Dead Sea (Jordan side, have not been to Israel side) is a lifetime experience. It's so weird when you're in the water! All the rules of swimming and floating and sinking are thrown out. And it's an absolutely beautiful scene.

R


Petra (Jordan)

The ancient city of Petra was carved into sandstone cliffs, beginning in the 1st century BC and continuing on for the next 500 years. To see all of Petra would take weeks - it, is, HUGE. We had a full day of hiking and walking which was well worth it.
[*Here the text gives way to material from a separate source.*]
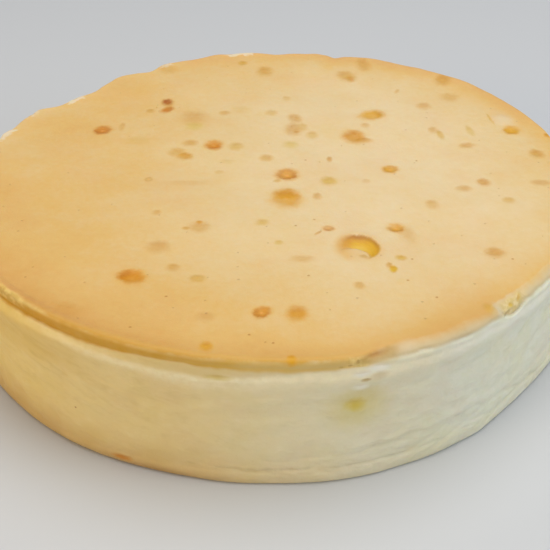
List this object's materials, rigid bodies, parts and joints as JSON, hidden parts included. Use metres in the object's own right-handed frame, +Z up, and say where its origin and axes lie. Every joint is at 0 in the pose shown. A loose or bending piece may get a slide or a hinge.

For those of you who are Indiana Jones fans - yes, I did whisper "the penitent man will pass" while approaching The Treasury. Other pictures include The Siq (long entrance to Petra through cliffs), The Monastery (1 hour to climb up 800 steps!), and an incredible picture of a local Bedouin who just decided to rock climb all the way to the top of The Monastery in a matter of 5 minutes - while we drank our tea and watched him. Unreal!

R


Wadi Rum (Jordan)

These incredible pictures are from our day and night in the "Wadi Rum" desert, which means Rum Valley. We camped out with a Bedouin family, took a Jeep tour through the desert, ate food cooked in the sand, and slept under the stars.

The sunset picture is officially my new desktop background!